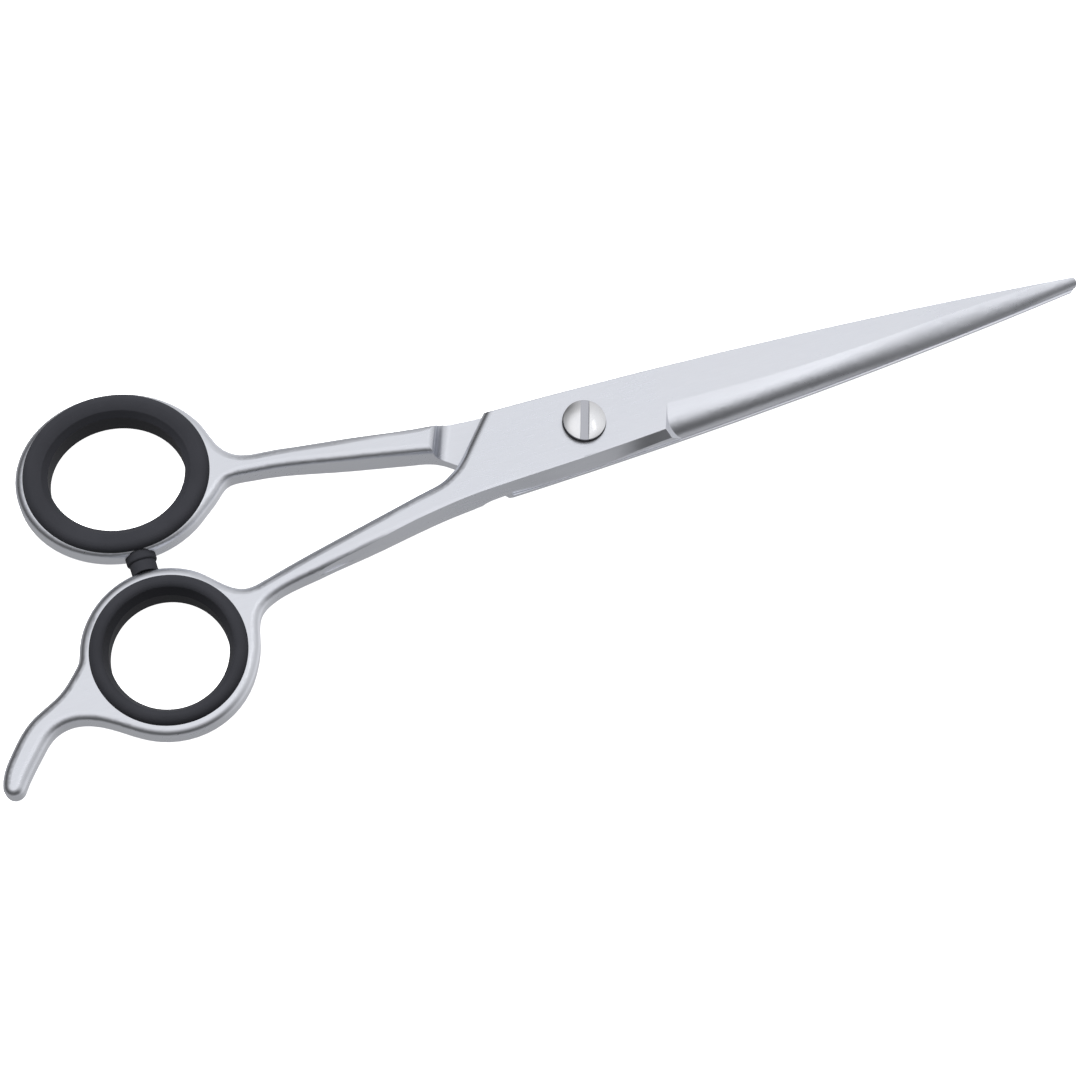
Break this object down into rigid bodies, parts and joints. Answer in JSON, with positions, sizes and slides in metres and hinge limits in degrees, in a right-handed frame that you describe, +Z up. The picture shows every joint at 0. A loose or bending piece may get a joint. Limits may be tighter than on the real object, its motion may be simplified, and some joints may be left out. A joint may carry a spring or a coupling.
{
  "type": "hair cutting shears",
  "caption": "Hair cutting shears: ground blades on a slotted tension screw, rubber-lined finger and thumb rings, curved finger rest and rubber closing stop.",
  "frame": {"origin": "on the pivot axis, in the flat underside that the closed shears lie on", "axes": "+X from the pivot to the blade tips, +Y towards the spine of the finger blade, +Z up along the pivot axis, out of the screw head. The blades are closed."},
  "size_m": [0.1917, 0.0596, 0.0083],
  "materials": {
    "satin_steel": "satin",
    "bright_screw": "polished",
    "black_nylon": "matte",
    "white_nylon": "matte",
    "black_rubber": "smooth matte"
  },
  "bodies": {
    "finger_half": {"finger_blade": "satin_steel", "finger_ring_insert": "black_rubber", "head_washer": "black_nylon"},
    "thumb_half": {"thumb_blade": "satin_steel", "thumb_ring_insert": "black_rubber", "bumper": "black_rubber", "thread_lock_insert": "white_nylon"},
    "tension_screw": {"pivot_screw": "bright_screw"}
  },
  "joints": [
    {"name": "blade_pivot", "type": "hinge", "parent": "finger_half", "child": "thumb_half", "pos_m": [0, 0, 0.00335], "axis": [0, 0, -1], "range_deg": [0, 140]},
    {"name": "screw_turn", "type": "hinge", "parent": "thumb_half", "child": "tension_screw", "pos_m": [0, 0, 0.00335], "axis": [0, 0, 1], "range_deg": [-30, 180]}
  ]
}
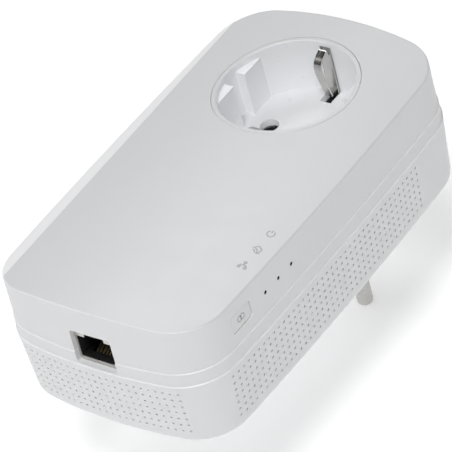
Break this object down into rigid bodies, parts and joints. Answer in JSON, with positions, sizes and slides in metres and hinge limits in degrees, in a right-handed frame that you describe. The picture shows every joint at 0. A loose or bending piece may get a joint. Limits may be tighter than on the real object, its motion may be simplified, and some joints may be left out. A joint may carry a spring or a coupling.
{
  "type": "powerline adapter",
  "caption": "Pass-through powerline network adapter: mains plug behind, earthed socket in front, Ethernet port at one end, pair button and status lights on one side.",
  "frame": {"origin": "centre of the plug boss's engagement face, midway between the two pins", "axes": "+Z out of the front face, -Z the way the plug pins point; +Y toward the socket end, -Y toward the Ethernet end; +X toward the status lights and pair button"},
  "size_m": [0.0722, 0.131, 0.0771],
  "materials": {
    "aluminium_fins": "extruded",
    "black_plastic": "moulded",
    "board_green": "solder mask",
    "brass_contact": "plain brass",
    "button_grey": "moulded",
    "button_white": "satin",
    "capacitor_sleeve": "sleeved can",
    "carrier_grey": "matte",
    "clear_guide": "smoked clear",
    "copper_wire": "enamelled copper",
    "ferrite": "sintered",
    "film_box_yellow": "moulded",
    "fuse_ceramic": "glazed",
    "gold_plated": "gold plated",
    "housing_white": "satin gloss",
    "insert_white": "satin gloss",
    "label_silver": "matte film",
    "lead_blue": "insulated lead",
    "lead_brown": "insulated lead",
    "lead_green": "insulated lead",
    "led_lens": "water clear",
    "nickel_plated": "nickel plated, satin",
    "spring_steel_bright": "bright spring steel",
    "steel_shield": "plain sheet",
    "tape_yellow": "polyester tape",
    "tin_plated": "tin plated brass",
    "varistor_blue": "dipped",
    "zinc_screw": "zinc plated"
  },
  "bodies": {
    "housing": {"back_housing": "housing_white", "board_screws": "zinc_screw", "bridge_rectifier": "black_plastic", "bulk_capacitor_1": "capacitor_sleeve", "bulk_capacitor_2": "capacitor_sleeve", "busbar_live": "brass_contact", "busbar_neutral": "brass_contact", "choke_core": "ferrite", "choke_winding": "copper_wire", "contact_carrier": "carrier_grey", "coupling_base": "black_plastic", "coupling_core": "ferrite", "crystal": "steel_shield", "earth_bridge": "brass_contact", "ethernet_contacts": "gold_plated", "ethernet_jack": "black_plastic", "ethernet_shield": "steel_shield", "flash_chip": "black_plastic", "front_cover": "housing_white", "fuse": "fuse_ceramic", "heatsink": "aluminium_fins", "housing_screws": "zinc_screw", "lan_transformer": "black_plastic", "lead_earth": "lead_green", "lead_live": "lead_brown", "lead_neutral": "lead_blue", "led_ethernet": "led_lens", "led_power": "led_lens", "led_powerline": "led_lens", "light_guide": "clear_guide", "main_board": "board_green", "memory_chip": "black_plastic", "output_capacitor": "capacitor_sleeve", "pair_switch_body": "black_plastic", "plug_boss": "housing_white", "plug_earth_strip_lower": "spring_steel_bright", "plug_earth_strip_upper": "spring_steel_bright", "plug_pin_live": "nickel_plated", "plug_pin_neutral": "nickel_plated", "processor": "black_plastic", "rating_label": "label_silver", "socket_contact_live": "tin_plated", "socket_contact_neutral": "tin_plated", "socket_insert": "insert_white", "transformer_bobbin": "black_plastic", "transformer_core": "ferrite", "transformer_winding": "tape_yellow", "varistor": "varistor_blue", "x2_capacitor": "film_box_yellow"},
    "pair_button": {"pair_button": "button_white"},
    "pair_switch_plunger": {"pair_switch_plunger": "button_grey"},
    "earth_clip_upper": {"earth_clip_upper": "spring_steel_bright"},
    "earth_clip_lower": {"earth_clip_lower": "spring_steel_bright"}
  },
  "joints": [
    {"name": "pair_button_press", "type": "slide", "parent": "housing", "child": "pair_button", "axis": [-1, 0, 0], "range_m": [0, 0.00045], "stiffness_N_per_m": 2500, "springref_m": -0.0002},
    {"name": "pair_switch_press", "type": "slide", "parent": "housing", "child": "pair_switch_plunger", "axis": [-1, 0, 0], "range_m": [0, 0.00045]},
    {"name": "earth_clip_upper_flex", "type": "hinge", "parent": "housing", "child": "earth_clip_upper", "pos_m": [0, 0.019, 0.0355], "axis": [-1, 0, 0], "range_deg": [0, 2.5], "stiffness_Nm_per_rad": 2, "springref_deg": -1.15},
    {"name": "earth_clip_lower_flex", "type": "hinge", "parent": "housing", "child": "earth_clip_lower", "pos_m": [0, -0.019, 0.0355], "axis": [1, 0, 0], "range_deg": [0, 2.5], "stiffness_Nm_per_rad": 2, "springref_deg": -1.15}
  ],
  "couplings": [
    {"joint": "pair_switch_press", "follows": "pair_button_press", "ratio": 1}
  ]
}
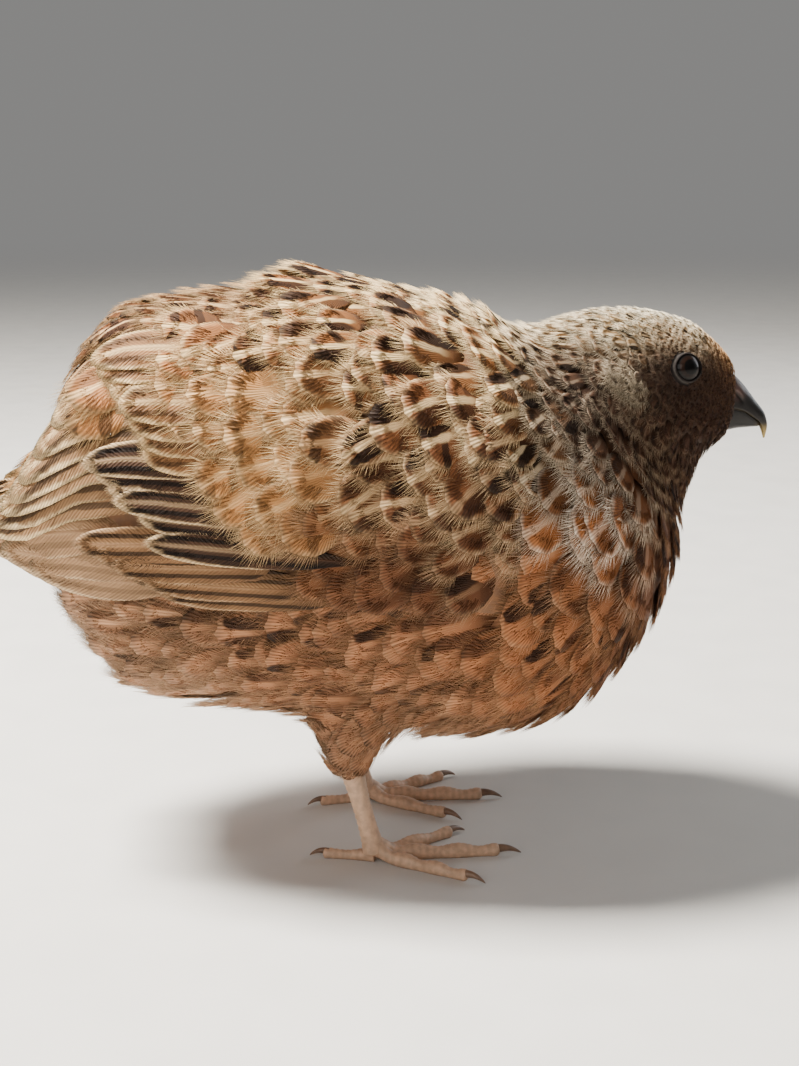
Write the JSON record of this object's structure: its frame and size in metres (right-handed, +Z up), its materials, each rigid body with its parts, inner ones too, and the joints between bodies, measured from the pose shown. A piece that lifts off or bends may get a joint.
==*==
Reproduce the listing above verbatim, from first line to last.

### Complete response
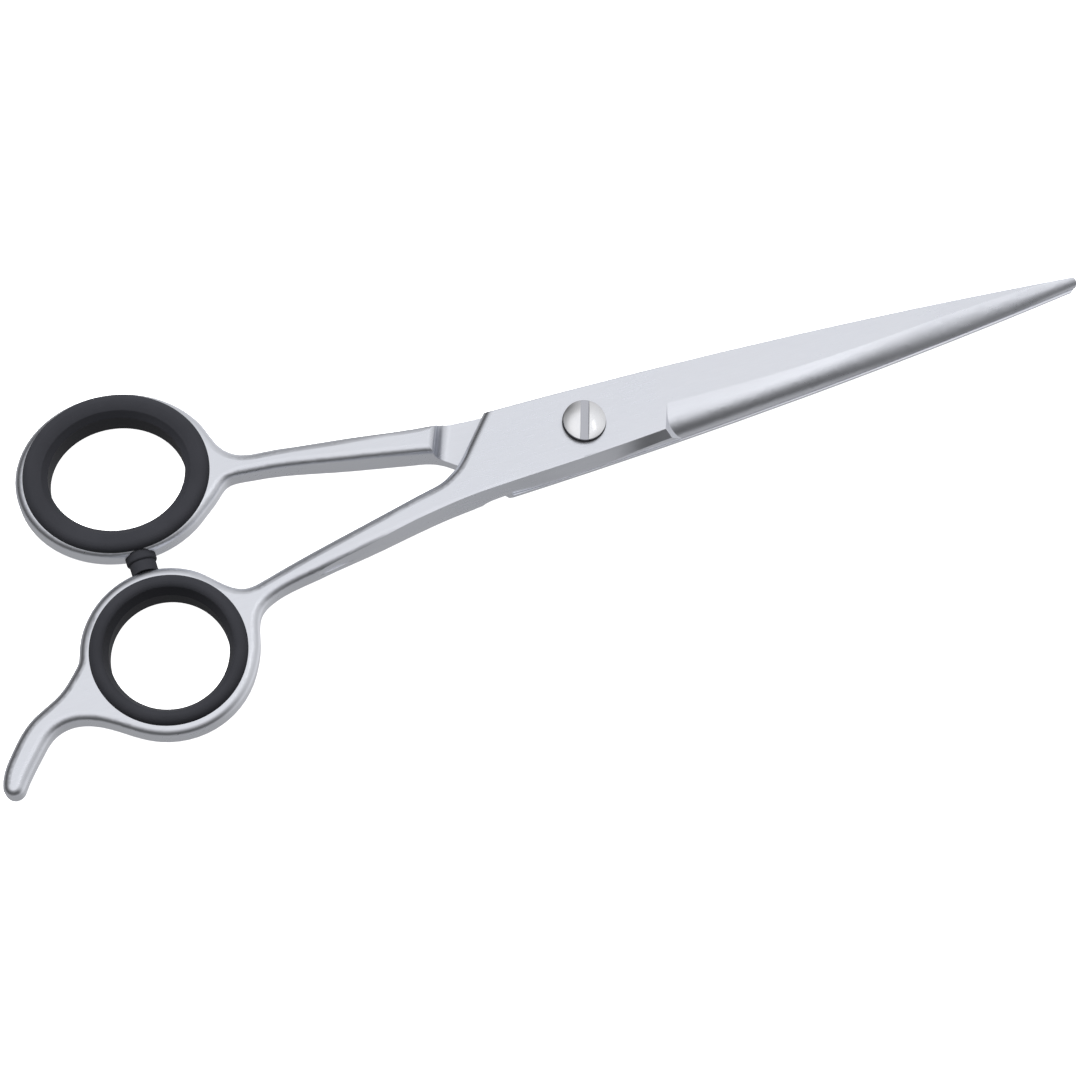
Break this object down into rigid bodies, parts and joints. Answer in JSON, with positions, sizes and slides in metres and hinge limits in degrees, in a right-handed frame that you describe, +Z up. The picture shows every joint at 0. A loose or bending piece may get a joint. Limits may be tighter than on the real object, its motion may be simplified, and some joints may be left out. A joint may carry a spring or a coupling.
{
  "type": "hair cutting shears",
  "caption": "Hair cutting shears: ground blades on a slotted tension screw, rubber-lined finger and thumb rings, curved finger rest and rubber closing stop.",
  "frame": {"origin": "on the pivot axis, in the flat underside that the closed shears lie on", "axes": "+X from the pivot to the blade tips, +Y towards the spine of the finger blade, +Z up along the pivot axis, out of the screw head. The blades are closed."},
  "size_m": [0.1917, 0.0596, 0.0083],
  "materials": {
    "satin_steel": "satin",
    "bright_screw": "polished",
    "black_nylon": "matte",
    "white_nylon": "matte",
    "black_rubber": "smooth matte"
  },
  "bodies": {
    "finger_half": {"finger_blade": "satin_steel", "finger_ring_insert": "black_rubber", "head_washer": "black_nylon"},
    "thumb_half": {"thumb_blade": "satin_steel", "thumb_ring_insert": "black_rubber", "bumper": "black_rubber", "thread_lock_insert": "white_nylon"},
    "tension_screw": {"pivot_screw": "bright_screw"}
  },
  "joints": [
    {"name": "blade_pivot", "type": "hinge", "parent": "finger_half", "child": "thumb_half", "pos_m": [0, 0, 0.00335], "axis": [0, 0, -1], "range_deg": [0, 140]},
    {"name": "screw_turn", "type": "hinge", "parent": "thumb_half", "child": "tension_screw", "pos_m": [0, 0, 0.00335], "axis": [0, 0, 1], "range_deg": [-30, 180]}
  ]
}
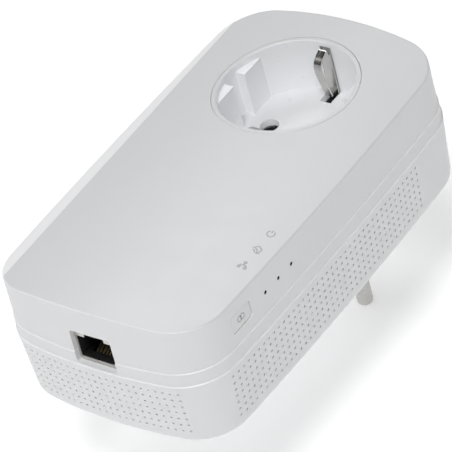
Break this object down into rigid bodies, parts and joints. Answer in JSON, with positions, sizes and slides in metres and hinge limits in degrees, in a right-handed frame that you describe. The picture shows every joint at 0. A loose or bending piece may get a joint. Limits may be tighter than on the real object, its motion may be simplified, and some joints may be left out. A joint may carry a spring or a coupling.
{
  "type": "powerline adapter",
  "caption": "Pass-through powerline network adapter: mains plug behind, earthed socket in front, Ethernet port at one end, pair button and status lights on one side.",
  "frame": {"origin": "centre of the plug boss's engagement face, midway between the two pins", "axes": "+Z out of the front face, -Z the way the plug pins point; +Y toward the socket end, -Y toward the Ethernet end; +X toward the status lights and pair button"},
  "size_m": [0.0722, 0.131, 0.0771],
  "materials": {
    "aluminium_fins": "extruded",
    "black_plastic": "moulded",
    "board_green": "solder mask",
    "brass_contact": "plain brass",
    "button_grey": "moulded",
    "button_white": "satin",
    "capacitor_sleeve": "sleeved can",
    "carrier_grey": "matte",
    "clear_guide": "smoked clear",
    "copper_wire": "enamelled copper",
    "ferrite": "sintered",
    "film_box_yellow": "moulded",
    "fuse_ceramic": "glazed",
    "gold_plated": "gold plated",
    "housing_white": "satin gloss",
    "insert_white": "satin gloss",
    "label_silver": "matte film",
    "lead_blue": "insulated lead",
    "lead_brown": "insulated lead",
    "lead_green": "insulated lead",
    "led_lens": "water clear",
    "nickel_plated": "nickel plated, satin",
    "spring_steel_bright": "bright spring steel",
    "steel_shield": "plain sheet",
    "tape_yellow": "polyester tape",
    "tin_plated": "tin plated brass",
    "varistor_blue": "dipped",
    "zinc_screw": "zinc plated"
  },
  "bodies": {
    "housing": {"back_housing": "housing_white", "board_screws": "zinc_screw", "bridge_rectifier": "black_plastic", "bulk_capacitor_1": "capacitor_sleeve", "bulk_capacitor_2": "capacitor_sleeve", "busbar_live": "brass_contact", "busbar_neutral": "brass_contact", "choke_core": "ferrite", "choke_winding": "copper_wire", "contact_carrier": "carrier_grey", "coupling_base": "black_plastic", "coupling_core": "ferrite", "crystal": "steel_shield", "earth_bridge": "brass_contact", "ethernet_contacts": "gold_plated", "ethernet_jack": "black_plastic", "ethernet_shield": "steel_shield", "flash_chip": "black_plastic", "front_cover": "housing_white", "fuse": "fuse_ceramic", "heatsink": "aluminium_fins", "housing_screws": "zinc_screw", "lan_transformer": "black_plastic", "lead_earth": "lead_green", "lead_live": "lead_brown", "lead_neutral": "lead_blue", "led_ethernet": "led_lens", "led_power": "led_lens", "led_powerline": "led_lens", "light_guide": "clear_guide", "main_board": "board_green", "memory_chip": "black_plastic", "output_capacitor": "capacitor_sleeve", "pair_switch_body": "black_plastic", "plug_boss": "housing_white", "plug_earth_strip_lower": "spring_steel_bright", "plug_earth_strip_upper": "spring_steel_bright", "plug_pin_live": "nickel_plated", "plug_pin_neutral": "nickel_plated", "processor": "black_plastic", "rating_label": "label_silver", "socket_contact_live": "tin_plated", "socket_contact_neutral": "tin_plated", "socket_insert": "insert_white", "transformer_bobbin": "black_plastic", "transformer_core": "ferrite", "transformer_winding": "tape_yellow", "varistor": "varistor_blue", "x2_capacitor": "film_box_yellow"},
    "pair_button": {"pair_button": "button_white"},
    "pair_switch_plunger": {"pair_switch_plunger": "button_grey"},
    "earth_clip_upper": {"earth_clip_upper": "spring_steel_bright"},
    "earth_clip_lower": {"earth_clip_lower": "spring_steel_bright"}
  },
  "joints": [
    {"name": "pair_button_press", "type": "slide", "parent": "housing", "child": "pair_button", "axis": [-1, 0, 0], "range_m": [0, 0.00045], "stiffness_N_per_m": 2500, "springref_m": -0.0002},
    {"name": "pair_switch_press", "type": "slide", "parent": "housing", "child": "pair_switch_plunger", "axis": [-1, 0, 0], "range_m": [0, 0.00045]},
    {"name": "earth_clip_upper_flex", "type": "hinge", "parent": "housing", "child": "earth_clip_upper", "pos_m": [0, 0.019, 0.0355], "axis": [-1, 0, 0], "range_deg": [0, 2.5], "stiffness_Nm_per_rad": 2, "springref_deg": -1.15},
    {"name": "earth_clip_lower_flex", "type": "hinge", "parent": "housing", "child": "earth_clip_lower", "pos_m": [0, -0.019, 0.0355], "axis": [1, 0, 0], "range_deg": [0, 2.5], "stiffness_Nm_per_rad": 2, "springref_deg": -1.15}
  ],
  "couplings": [
    {"joint": "pair_switch_press", "follows": "pair_button_press", "ratio": 1}
  ]
}
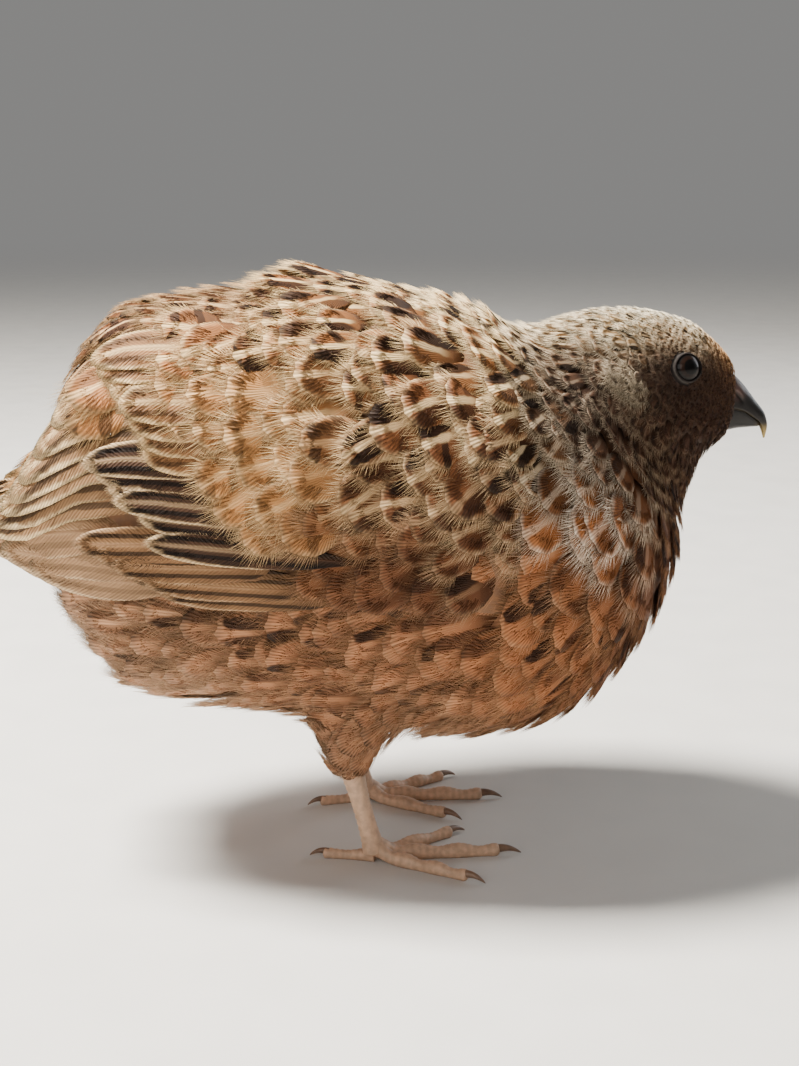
Write the JSON record of this object's structure: its frame and size in metres (right-handed, +Z up), its materials, each rigid body with its parts, inner ones too, and the joints between bodies, measured from the pose shown. A piece that lifts off or bends may get a joint.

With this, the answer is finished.